I spent eleven years trying to find my fit.
Eight of those years were spent trying to push my dolphin puzzle piece into a farm scene, and the following three were spent in a mixture of pretending not to care that nobody liked me, and feeling sad that I couldn’t force myself to stick to people who didn’t want to stick to me.
I was skeptical, to say the least, when I was invited to youth group at my current church.
What would be different there than everywhere else I went?
Hundreds of excuses flooded my mind. Of course I couldn’t go, I had to work in the morning, I didn’t know anybody, and to top it all off, I didn’t have a ride.
In the end, I decided to give it a try.
Despite my earlier arguments, I’m glad I did.
I can’t imagine what I looked like as I took a seat in the corner with my jacket on and still zipped up that whole first night, and I tried my best not to make eye contact with anyone.
However, the youth leaders wouldn’t let me get away with that, and they did it so smoothly that at first I didn’t even notice that I knew everyone’s names, and they all knew mine.
You know what I find crazy? I had fun that night, and went home beaming to my mother, and she must’ve asked me if I was okay at least a dozen times before I went to bed.
I was more than okay. I was accepted. I was welcomed.
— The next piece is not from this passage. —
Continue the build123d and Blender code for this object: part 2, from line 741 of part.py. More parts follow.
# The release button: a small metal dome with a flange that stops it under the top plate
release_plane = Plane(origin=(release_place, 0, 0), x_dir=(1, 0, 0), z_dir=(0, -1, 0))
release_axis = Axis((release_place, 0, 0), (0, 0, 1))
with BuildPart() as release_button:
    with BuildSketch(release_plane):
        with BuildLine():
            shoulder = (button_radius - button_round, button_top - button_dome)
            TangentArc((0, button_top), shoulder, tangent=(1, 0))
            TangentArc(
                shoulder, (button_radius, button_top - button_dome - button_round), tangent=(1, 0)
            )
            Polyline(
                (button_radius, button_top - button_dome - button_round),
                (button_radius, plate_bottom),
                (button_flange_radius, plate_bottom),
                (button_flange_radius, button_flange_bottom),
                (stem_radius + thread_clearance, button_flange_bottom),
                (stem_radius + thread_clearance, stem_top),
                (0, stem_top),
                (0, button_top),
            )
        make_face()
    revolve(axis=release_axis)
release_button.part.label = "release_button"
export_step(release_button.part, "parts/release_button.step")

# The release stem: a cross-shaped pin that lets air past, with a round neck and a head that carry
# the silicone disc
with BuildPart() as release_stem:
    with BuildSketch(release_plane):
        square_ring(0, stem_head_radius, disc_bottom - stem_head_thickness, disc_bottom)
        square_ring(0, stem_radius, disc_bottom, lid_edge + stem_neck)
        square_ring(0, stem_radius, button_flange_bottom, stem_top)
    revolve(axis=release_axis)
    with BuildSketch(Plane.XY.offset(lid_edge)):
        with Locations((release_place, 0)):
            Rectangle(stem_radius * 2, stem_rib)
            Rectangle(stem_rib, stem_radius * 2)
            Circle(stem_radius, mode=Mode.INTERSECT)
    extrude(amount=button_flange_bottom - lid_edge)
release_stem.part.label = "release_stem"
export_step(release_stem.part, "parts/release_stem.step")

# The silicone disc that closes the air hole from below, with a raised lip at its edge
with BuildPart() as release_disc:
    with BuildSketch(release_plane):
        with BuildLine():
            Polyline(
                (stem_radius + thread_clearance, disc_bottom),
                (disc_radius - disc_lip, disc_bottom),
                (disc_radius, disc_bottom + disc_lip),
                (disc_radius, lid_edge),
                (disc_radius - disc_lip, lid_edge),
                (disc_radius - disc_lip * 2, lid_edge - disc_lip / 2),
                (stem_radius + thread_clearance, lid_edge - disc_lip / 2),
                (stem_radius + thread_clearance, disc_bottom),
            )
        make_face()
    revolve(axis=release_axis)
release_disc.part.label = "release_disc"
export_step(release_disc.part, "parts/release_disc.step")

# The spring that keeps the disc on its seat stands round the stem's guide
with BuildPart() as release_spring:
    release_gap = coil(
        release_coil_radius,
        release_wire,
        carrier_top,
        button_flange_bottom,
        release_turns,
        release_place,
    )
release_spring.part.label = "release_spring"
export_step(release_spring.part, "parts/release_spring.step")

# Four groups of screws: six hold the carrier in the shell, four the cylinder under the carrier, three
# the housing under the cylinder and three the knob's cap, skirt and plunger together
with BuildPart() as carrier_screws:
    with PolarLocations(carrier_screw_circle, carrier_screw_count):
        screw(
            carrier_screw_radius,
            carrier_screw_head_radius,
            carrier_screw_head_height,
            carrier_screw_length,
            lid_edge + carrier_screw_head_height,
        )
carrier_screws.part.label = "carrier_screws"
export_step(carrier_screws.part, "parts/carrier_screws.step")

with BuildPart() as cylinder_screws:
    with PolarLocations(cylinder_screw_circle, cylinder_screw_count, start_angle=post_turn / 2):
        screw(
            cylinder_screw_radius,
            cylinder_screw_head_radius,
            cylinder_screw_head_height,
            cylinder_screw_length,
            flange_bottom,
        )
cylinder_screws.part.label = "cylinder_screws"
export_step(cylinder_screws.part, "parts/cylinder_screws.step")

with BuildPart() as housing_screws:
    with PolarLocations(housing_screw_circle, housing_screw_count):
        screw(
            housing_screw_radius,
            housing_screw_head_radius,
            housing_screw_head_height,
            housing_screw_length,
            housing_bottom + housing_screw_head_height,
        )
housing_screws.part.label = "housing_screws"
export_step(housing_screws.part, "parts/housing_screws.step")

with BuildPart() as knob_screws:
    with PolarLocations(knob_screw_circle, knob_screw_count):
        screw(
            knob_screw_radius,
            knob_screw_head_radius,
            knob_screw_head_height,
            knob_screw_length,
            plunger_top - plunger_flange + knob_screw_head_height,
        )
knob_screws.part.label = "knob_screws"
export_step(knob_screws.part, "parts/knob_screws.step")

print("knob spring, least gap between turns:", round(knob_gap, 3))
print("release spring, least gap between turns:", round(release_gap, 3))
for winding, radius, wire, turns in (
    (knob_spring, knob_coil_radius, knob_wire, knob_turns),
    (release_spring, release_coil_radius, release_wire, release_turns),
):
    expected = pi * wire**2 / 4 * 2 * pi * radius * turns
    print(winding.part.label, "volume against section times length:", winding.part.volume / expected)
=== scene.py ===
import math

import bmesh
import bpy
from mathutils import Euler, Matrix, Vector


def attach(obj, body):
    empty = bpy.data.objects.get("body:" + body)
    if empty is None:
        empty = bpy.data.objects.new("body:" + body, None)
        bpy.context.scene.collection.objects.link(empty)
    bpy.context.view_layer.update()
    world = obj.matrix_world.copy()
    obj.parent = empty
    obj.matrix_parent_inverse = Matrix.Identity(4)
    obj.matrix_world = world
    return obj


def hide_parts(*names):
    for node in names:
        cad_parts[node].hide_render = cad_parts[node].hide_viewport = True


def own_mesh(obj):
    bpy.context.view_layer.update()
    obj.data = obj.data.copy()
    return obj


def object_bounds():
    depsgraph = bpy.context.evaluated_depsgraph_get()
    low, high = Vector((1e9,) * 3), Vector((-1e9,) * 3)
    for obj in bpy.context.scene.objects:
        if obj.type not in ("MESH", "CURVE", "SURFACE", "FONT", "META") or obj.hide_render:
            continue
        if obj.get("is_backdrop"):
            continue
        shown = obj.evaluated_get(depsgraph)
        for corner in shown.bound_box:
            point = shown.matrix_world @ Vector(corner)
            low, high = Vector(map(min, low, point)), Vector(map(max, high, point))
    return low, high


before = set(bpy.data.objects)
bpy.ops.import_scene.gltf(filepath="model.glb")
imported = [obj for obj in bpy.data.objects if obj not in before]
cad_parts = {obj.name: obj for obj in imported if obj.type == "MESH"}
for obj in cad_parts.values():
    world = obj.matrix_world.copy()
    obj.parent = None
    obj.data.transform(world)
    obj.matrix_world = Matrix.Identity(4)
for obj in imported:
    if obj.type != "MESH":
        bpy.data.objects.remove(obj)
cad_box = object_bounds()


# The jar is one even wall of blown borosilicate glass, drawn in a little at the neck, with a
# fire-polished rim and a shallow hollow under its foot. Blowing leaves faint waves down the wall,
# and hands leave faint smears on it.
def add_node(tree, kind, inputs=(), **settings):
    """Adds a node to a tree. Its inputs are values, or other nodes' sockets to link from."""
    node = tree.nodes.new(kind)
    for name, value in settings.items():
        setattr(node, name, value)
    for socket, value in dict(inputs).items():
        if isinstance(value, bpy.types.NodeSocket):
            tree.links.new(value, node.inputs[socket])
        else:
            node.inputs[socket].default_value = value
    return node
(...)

I was absolutely soaring within myself.
Weeks went on, and although I still kept to myself as much as possible, I felt at peace in a place I never imagined I could after years of being rejected in the exact same setting, albeit a different location.
Fast forward a few months,
Youth group was starting up again after a break (I can’t recall if it was our summer or winter break now),
All new youth, and new leaders were taking over, there was nothing familiar anymore.
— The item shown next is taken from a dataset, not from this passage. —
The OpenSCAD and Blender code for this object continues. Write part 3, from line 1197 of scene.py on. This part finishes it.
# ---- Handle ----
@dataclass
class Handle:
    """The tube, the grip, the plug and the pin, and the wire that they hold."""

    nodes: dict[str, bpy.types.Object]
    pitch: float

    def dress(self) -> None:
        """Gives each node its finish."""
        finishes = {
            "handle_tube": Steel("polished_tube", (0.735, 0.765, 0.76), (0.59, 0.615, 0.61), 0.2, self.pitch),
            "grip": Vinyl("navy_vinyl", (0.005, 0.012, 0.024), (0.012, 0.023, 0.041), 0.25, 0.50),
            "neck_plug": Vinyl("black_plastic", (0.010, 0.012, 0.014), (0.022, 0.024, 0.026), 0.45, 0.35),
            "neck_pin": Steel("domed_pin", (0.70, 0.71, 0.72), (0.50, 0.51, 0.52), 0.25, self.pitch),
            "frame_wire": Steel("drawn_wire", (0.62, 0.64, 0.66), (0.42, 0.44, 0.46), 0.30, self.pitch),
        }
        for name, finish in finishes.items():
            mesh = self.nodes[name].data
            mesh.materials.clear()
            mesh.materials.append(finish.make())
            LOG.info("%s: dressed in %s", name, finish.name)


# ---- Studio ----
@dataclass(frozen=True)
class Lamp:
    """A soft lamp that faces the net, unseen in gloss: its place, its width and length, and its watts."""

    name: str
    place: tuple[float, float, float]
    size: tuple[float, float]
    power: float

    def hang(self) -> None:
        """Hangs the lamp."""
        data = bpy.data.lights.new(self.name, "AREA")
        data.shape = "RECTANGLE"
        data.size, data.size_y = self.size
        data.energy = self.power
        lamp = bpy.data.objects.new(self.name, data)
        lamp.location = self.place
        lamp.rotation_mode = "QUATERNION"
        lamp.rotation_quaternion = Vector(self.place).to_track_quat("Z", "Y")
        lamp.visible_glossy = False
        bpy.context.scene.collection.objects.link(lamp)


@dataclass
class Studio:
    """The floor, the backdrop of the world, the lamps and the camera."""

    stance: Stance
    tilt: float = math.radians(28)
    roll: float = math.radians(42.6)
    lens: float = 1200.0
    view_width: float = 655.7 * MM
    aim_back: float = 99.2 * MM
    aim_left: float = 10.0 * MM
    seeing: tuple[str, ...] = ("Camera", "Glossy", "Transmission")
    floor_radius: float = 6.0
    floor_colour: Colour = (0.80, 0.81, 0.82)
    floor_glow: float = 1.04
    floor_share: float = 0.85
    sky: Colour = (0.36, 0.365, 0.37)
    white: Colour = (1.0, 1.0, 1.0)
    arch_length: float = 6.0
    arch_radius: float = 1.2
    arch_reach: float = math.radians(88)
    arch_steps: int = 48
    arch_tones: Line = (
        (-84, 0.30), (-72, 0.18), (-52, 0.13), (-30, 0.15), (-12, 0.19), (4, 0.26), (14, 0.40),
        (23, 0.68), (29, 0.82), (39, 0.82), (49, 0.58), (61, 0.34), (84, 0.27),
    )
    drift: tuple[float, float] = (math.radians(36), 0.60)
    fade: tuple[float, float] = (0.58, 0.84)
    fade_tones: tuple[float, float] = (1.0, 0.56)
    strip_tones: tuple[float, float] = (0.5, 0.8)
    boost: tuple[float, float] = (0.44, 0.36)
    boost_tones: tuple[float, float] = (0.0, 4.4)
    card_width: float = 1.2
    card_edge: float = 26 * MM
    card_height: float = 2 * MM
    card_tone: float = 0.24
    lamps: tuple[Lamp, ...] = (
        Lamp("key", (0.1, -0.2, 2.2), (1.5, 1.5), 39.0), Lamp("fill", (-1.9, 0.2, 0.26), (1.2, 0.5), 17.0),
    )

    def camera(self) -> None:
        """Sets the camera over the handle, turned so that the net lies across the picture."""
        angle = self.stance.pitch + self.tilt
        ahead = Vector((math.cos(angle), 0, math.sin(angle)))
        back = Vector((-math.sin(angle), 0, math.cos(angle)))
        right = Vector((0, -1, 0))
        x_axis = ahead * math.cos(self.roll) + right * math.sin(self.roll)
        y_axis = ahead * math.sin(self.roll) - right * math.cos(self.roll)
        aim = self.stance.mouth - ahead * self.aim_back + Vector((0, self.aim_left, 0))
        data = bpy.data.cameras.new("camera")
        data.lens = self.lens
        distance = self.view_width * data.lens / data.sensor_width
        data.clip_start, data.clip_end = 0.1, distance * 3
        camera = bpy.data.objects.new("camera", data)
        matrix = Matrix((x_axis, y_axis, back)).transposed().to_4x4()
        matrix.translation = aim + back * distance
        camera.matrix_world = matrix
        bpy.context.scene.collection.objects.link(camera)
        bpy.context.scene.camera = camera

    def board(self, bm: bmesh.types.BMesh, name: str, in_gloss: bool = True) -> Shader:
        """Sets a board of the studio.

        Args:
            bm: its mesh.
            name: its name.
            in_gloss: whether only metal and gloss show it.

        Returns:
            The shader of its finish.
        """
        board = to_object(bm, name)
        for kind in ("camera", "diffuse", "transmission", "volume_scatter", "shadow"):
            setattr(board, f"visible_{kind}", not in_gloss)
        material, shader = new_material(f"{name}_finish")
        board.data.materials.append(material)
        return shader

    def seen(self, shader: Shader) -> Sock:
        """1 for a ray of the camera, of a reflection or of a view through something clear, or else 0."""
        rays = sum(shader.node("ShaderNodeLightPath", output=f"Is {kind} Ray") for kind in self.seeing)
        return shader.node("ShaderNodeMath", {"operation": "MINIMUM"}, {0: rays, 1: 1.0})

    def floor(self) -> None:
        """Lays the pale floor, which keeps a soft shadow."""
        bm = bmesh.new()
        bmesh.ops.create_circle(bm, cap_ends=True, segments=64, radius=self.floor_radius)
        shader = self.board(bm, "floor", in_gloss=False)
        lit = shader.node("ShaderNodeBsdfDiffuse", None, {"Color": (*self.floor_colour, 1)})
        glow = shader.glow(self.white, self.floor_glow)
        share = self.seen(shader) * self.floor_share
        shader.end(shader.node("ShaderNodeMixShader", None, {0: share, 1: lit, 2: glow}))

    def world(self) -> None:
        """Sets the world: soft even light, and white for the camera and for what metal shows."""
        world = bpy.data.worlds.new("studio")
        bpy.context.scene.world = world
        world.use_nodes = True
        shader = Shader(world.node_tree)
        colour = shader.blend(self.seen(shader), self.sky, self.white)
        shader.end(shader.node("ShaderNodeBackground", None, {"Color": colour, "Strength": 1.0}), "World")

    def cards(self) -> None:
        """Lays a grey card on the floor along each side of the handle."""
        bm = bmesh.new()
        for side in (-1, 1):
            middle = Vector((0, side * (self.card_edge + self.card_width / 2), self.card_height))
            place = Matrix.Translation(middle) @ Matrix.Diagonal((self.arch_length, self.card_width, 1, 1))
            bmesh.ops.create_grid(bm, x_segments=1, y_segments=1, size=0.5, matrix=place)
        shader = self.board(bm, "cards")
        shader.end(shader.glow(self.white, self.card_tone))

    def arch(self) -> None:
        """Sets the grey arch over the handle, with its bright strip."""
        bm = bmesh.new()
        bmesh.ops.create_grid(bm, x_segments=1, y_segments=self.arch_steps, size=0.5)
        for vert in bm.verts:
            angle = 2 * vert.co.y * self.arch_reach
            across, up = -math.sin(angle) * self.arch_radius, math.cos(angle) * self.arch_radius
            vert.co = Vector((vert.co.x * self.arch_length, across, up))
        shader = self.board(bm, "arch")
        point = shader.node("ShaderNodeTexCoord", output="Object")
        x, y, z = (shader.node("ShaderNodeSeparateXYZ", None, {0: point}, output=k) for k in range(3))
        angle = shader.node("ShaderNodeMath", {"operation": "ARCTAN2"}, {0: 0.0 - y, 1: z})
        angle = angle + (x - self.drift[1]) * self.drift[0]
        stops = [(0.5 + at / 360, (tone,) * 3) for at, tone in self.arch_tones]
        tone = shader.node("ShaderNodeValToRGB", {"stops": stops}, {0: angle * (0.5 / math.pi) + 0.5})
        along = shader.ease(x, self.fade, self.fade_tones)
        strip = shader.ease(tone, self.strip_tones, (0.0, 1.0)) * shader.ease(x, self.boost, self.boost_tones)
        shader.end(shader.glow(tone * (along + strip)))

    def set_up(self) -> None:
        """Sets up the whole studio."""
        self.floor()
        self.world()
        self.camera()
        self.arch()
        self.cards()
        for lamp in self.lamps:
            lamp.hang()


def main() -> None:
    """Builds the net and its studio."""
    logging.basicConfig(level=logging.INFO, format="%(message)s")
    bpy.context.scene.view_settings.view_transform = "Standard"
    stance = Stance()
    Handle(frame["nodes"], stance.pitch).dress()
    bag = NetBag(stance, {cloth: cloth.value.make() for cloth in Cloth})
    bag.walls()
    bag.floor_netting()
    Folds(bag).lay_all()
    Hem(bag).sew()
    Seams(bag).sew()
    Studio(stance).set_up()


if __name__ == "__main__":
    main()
The group I had come to know and love was almost entirely washed away by the tides of age, save for a few stragglers like myself.
I was terrified that the entire year would be a disaster.
God could not possibly give me more than one happy season where I fit in, it just didn’t make sense. I’d had my run of feeling like I finally fit somewhere and it was inevitable, I was going to be the outcast again because those were the cards I was dealt. I was not by any definition a likeable person, I’d always known that about myself and had at least sorta accepted it.
Opportunities arose for me to attend youth camp, and again, I made excuses as to why I couldn’t go.
Hours before I left, I was pacing the living room floor, tears streaming down my cheeks,
My mom insisted over and over again, “You don’t have to go if you don’t want to”,
Despite her words, I felt like I had to because I had already told everyone I was going, and I try my best to keep my word.
It would be fair to say that youth camp changed my life, not just because God did something amazing by healing me physically, but because He showed me that last year’s comfort was not entirely because of the people, it was because of the principles they held about living like Jesus, and not judging others, and loving one another as you love yourself. Those principles seem to run through my church as a whole, but especially through my youth group.
The group from that first year definitely was amazing, I learned a lot from those youth leaders, and I got to know some truly incredible people, but underneath the great people I met that year, God’s love was reflected from those people into my life, and that didn’t change when the youth group changed, because the new youth, and new leaders still carried the same values, and they still radiated the same qualities, and outside all of that, they were lovely individuals.
Of course, I still had days where I didn’t feel like anybody wanted me around, and sometimes I still retreated into my shell, but that had more to do with me than it did with them. After all of my searching, and three years of feeling bitter, I found a place where — more times than not — I felt safe, and welcome, and loved.